# MATERIAL start

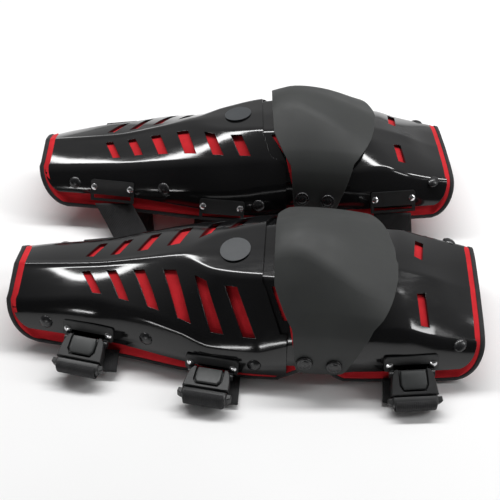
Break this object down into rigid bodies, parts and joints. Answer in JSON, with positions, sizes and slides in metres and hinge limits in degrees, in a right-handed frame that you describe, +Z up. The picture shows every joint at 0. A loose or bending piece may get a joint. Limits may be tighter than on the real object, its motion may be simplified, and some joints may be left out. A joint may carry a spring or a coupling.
{
  "type": "pair of motorcycle knee and shin guards",
  "caption": "Pair of hard-shell knee and shin guards with foam linings, hinged knee cups and strap buckles.",
  "frame": {"origin": "middle of the pair's footprint, on the surface that it lies on", "axes": "+X from the ankle end to the thigh end, +Z up, away from the leg; left guard on the -Y side"},
  "size_m": [0.4637, 0.4619, 0.1306],
  "materials": {
    "shell_black": "high gloss",
    "cup_soft_touch": "satin soft touch",
    "foam_red": "knit-faced foam",
    "binding_black": "folded tape",
    "webbing_black": "elastic webbing",
    "buckle_black": "satin",
    "button_grey": "satin",
    "rivet_black": "gloss",
    "screw_steel": "bright",
    "badge_grey": "satin"
  },
  "bodies": {
    "left_shin": {"left_shin_shell": "shell_black", "left_shin_liner": "foam_red", "left_shin_binding": "binding_black", "left_shin_badge": "badge_grey", "left_knee_plate": "shell_black", "left_shin_rivets": "rivet_black", "left_shin_screws": "screw_steel", "left_shin_brackets": "buckle_black", "left_shin_keepers": "buckle_black", "left_ankle_strap": "webbing_black", "left_calf_strap": "webbing_black"},
    "left_cup": {"left_knee_cup": "cup_soft_touch", "left_pivot_rivets": "rivet_black"},
    "left_thigh": {"left_thigh_shell": "shell_black", "left_thigh_liner": "foam_red", "left_thigh_binding": "binding_black", "left_thigh_rivets": "rivet_black", "left_thigh_screws": "screw_steel", "left_thigh_bracket": "buckle_black", "left_thigh_keeper": "buckle_black", "left_thigh_strap": "webbing_black"},
    "left_ankle_socket": {"left_ankle_socket": "buckle_black"},
    "left_ankle_button": {"left_ankle_button": "button_grey"},
    "left_ankle_tongue": {"left_ankle_tongue": "buckle_black"},
    "left_calf_socket": {"left_calf_socket": "buckle_black"},
    "left_calf_button": {"left_calf_button": "button_grey"},
    "left_calf_tongue": {"left_calf_tongue": "buckle_black"},
    "left_thigh_socket": {"left_thigh_socket": "buckle_black"},
    "left_thigh_button": {"left_thigh_button": "button_grey"},
    "left_thigh_tongue": {"left_thigh_tongue": "buckle_black"},
    "right_shin": {"right_shin_shell": "shell_black", "right_shin_liner": "foam_red", "right_shin_binding": "binding_black", "right_shin_badge": "badge_grey", "right_knee_plate": "shell_black", "right_shin_rivets": "rivet_black", "right_shin_screws": "screw_steel", "right_shin_brackets": "buckle_black", "right_shin_keepers": "buckle_black", "right_ankle_strap": "webbing_black", "right_calf_strap": "webbing_black"},
    "right_cup": {"right_knee_cup": "cup_soft_touch", "right_pivot_rivets": "rivet_black"},
    "right_thigh": {"right_thigh_shell": "shell_black", "right_thigh_liner": "foam_red", "right_thigh_binding": "binding_black", "right_thigh_rivets": "rivet_black", "right_thigh_screws": "screw_steel", "right_thigh_bracket": "buckle_black", "right_thigh_keeper": "buckle_black", "right_thigh_strap": "webbing_black"},
    "right_ankle_socket": {"right_ankle_socket": "buckle_black"},
    "right_ankle_button": {"right_ankle_button": "button_grey"},
    "right_ankle_tongue": {"right_ankle_tongue": "buckle_black"},
    "right_calf_socket": {"right_calf_socket": "buckle_black"},
    "right_calf_button": {"right_calf_button": "button_grey"},
    "right_calf_tongue": {"right_calf_tongue": "buckle_black"},
    "right_thigh_socket": {"right_thigh_socket": "buckle_black"},
    "right_thigh_button": {"right_thigh_button": "button_grey"},
    "right_thigh_tongue": {"right_thigh_tongue": "buckle_black"}
  },
  "joints": [
    {"name": "left_knee_lower", "type": "hinge", "parent": "left_shin", "child": "left_cup", "pos_m": [0.06099, -0.10409, 0.04482], "axis": [0.0607, 0.9927, 0.1045], "range_deg": [0, 25]},
    {"name": "left_knee_upper", "type": "hinge", "parent": "left_cup", "child": "left_thigh", "pos_m": [0.08796, -0.10542, 0.04184], "axis": [0.0607, 0.9927, 0.1045], "range_deg": [0, 38]},
    {"name": "left_ankle_socket_swing", "type": "hinge", "parent": "left_shin", "child": "left_ankle_socket", "pos_m": [-0.14808, -0.15542, 0.02575], "axis": [-0.9731, 0.2299, 0.0178], "range_deg": [0, 50]},
    {"name": "left_ankle_button_press", "type": "slide", "parent": "left_ankle_socket", "child": "left_ankle_button", "axis": [0.0542, 0.3032, -0.9514], "range_m": [0, 0.0014], "stiffness_N_per_m": 600},
    {"name": "left_ankle_tongue_pull", "type": "slide", "parent": "left_ankle_socket", "child": "left_ankle_tongue", "axis": [-0.2241, -0.9248, -0.3075], "range_m": [0, 0.03]},
    {"name": "left_calf_socket_swing", "type": "hinge", "parent": "left_shin", "child": "left_calf_socket", "pos_m": [-0.03036, -0.18684, 0.01451], "axis": [-0.9817, 0.1898, 0.0158], "range_deg": [0, 50]},
    {"name": "left_calf_button_press", "type": "slide", "parent": "left_calf_socket", "child": "left_calf_button", "axis": [-0.0157, 0.0021, -0.9999], "range_m": [0, 0.0014], "stiffness_N_per_m": 600},
    {"name": "left_calf_tongue_pull", "type": "slide", "parent": "left_calf_socket", "child": "left_calf_tongue", "axis": [-0.1898, -0.9818, 0.0009], "range_m": [0, 0.03]},
    {"name": "left_thigh_socket_swing", "type": "hinge", "parent": "left_thigh", "child": "left_thigh_socket", "pos_m": [0.15433, -0.19367, 0.02345], "axis": [-0.9986, -0.0498, -0.0176], "range_deg": [0, 50]},
    {"name": "left_thigh_button_press", "type": "slide", "parent": "left_thigh_socket", "child": "left_thigh_button", "axis": [-0.006, 0.438, -0.8989], "range_m": [0, 0.0014], "stiffness_N_per_m": 600},
    {"name": "left_thigh_tongue_pull", "type": "slide", "parent": "left_thigh_socket", "child": "left_thigh_tongue", "axis": [0.0525, -0.8976, -0.4377], "range_m": [0, 0.03]},
    {"name": "right_knee_lower", "type": "hinge", "parent": "right_shin", "child": "right_cup", "pos_m": [0.0613, 0.10553, 0.05087], "axis": [0, 0.9962, -0.0872], "range_deg": [0, 25]},
    {"name": "right_knee_upper", "type": "hinge", "parent": "right_cup", "child": "right_thigh", "pos_m": [0.0883, 0.10526, 0.04789], "axis": [0, 0.9962, -0.0872], "range_deg": [0, 38]},
    {"name": "right_ankle_socket_swing", "type": "hinge", "parent": "right_shin", "child": "right_ankle_socket", "pos_m": [-0.14424, 0.16985, 0.03293], "axis": [0.9853, 0.1704, -0.0148], "range_deg": [0, 50]},
    {"name": "right_ankle_button_press", "type": "slide", "parent": "right_ankle_socket", "child": "right_ankle_button", "axis": [0.0356, -0.2893, -0.9566], "range_m": [0, 0.0014], "stiffness_N_per_m": 600},
    {"name": "right_ankle_tongue_pull", "type": "slide", "parent": "right_ankle_socket", "child": "right_ankle_tongue", "axis": [-0.1672, 0.942, -0.2911], "range_m": [0, 0.03]},
    {"name": "right_calf_socket_swing", "type": "hinge", "parent": "right_shin", "child": "right_calf_socket", "pos_m": [-0.02483, 0.19421, 0.02211], "axis": [0.9914, 0.1298, -0.0135], "range_deg": [0, 50]},
    {"name": "right_calf_button_press", "type": "slide", "parent": "right_calf_socket", "child": "right_calf_button", "axis": [-0.0158, 0.0163, -0.9997], "range_m": [0, 0.0014], "stiffness_N_per_m": 600},
    {"name": "right_calf_tongue_pull", "type": "slide", "parent": "right_calf_socket", "child": "right_calf_tongue", "axis": [-0.1296, 0.9914, 0.0182], "range_m": [0, 0.03]},
    {"name": "right_thigh_socket_swing", "type": "hinge", "parent": "right_thigh", "child": "right_thigh_socket", "pos_m": [0.15993, 0.1896, 0.03097], "axis": [0.9937, -0.111, 0.0157], "range_deg": [0, 50]},
    {"name": "right_thigh_button_press", "type": "slide", "parent": "right_thigh_socket", "child": "right_thigh_button", "axis": [-0.0327, -0.4211, -0.9064], "range_m": [0, 0.0014], "stiffness_N_per_m": 600},
    {"name": "right_thigh_tongue_pull", "type": "slide", "parent": "right_thigh_socket", "child": "right_thigh_tongue", "axis": [0.1072, 0.9002, -0.4221], "range_m": [0, 0.03]},
    {"name": "right_lift_off", "type": "slide", "parent": "left_shin", "child": "right_shin", "axis": [0, 0, 1], "range_m": [0, 0.3]}
  ]
}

# MATERIAL end

* WORK REQUIRED
Collect the lines of the data that carry the word "bodies".

* ANSWER BELOW
Break this object down into rigid bodies, parts and joints. Answer in JSON, with positions, sizes and slides in metres and hinge limits in degrees, in a right-handed frame that you describe, +Z up. The picture shows every joint at 0. A loose or bending piece may get a joint. Limits may be tighter than on the real object, its motion may be simplified, and some joints may be left out. A joint may carry a spring or a coupling.
  "bodies": {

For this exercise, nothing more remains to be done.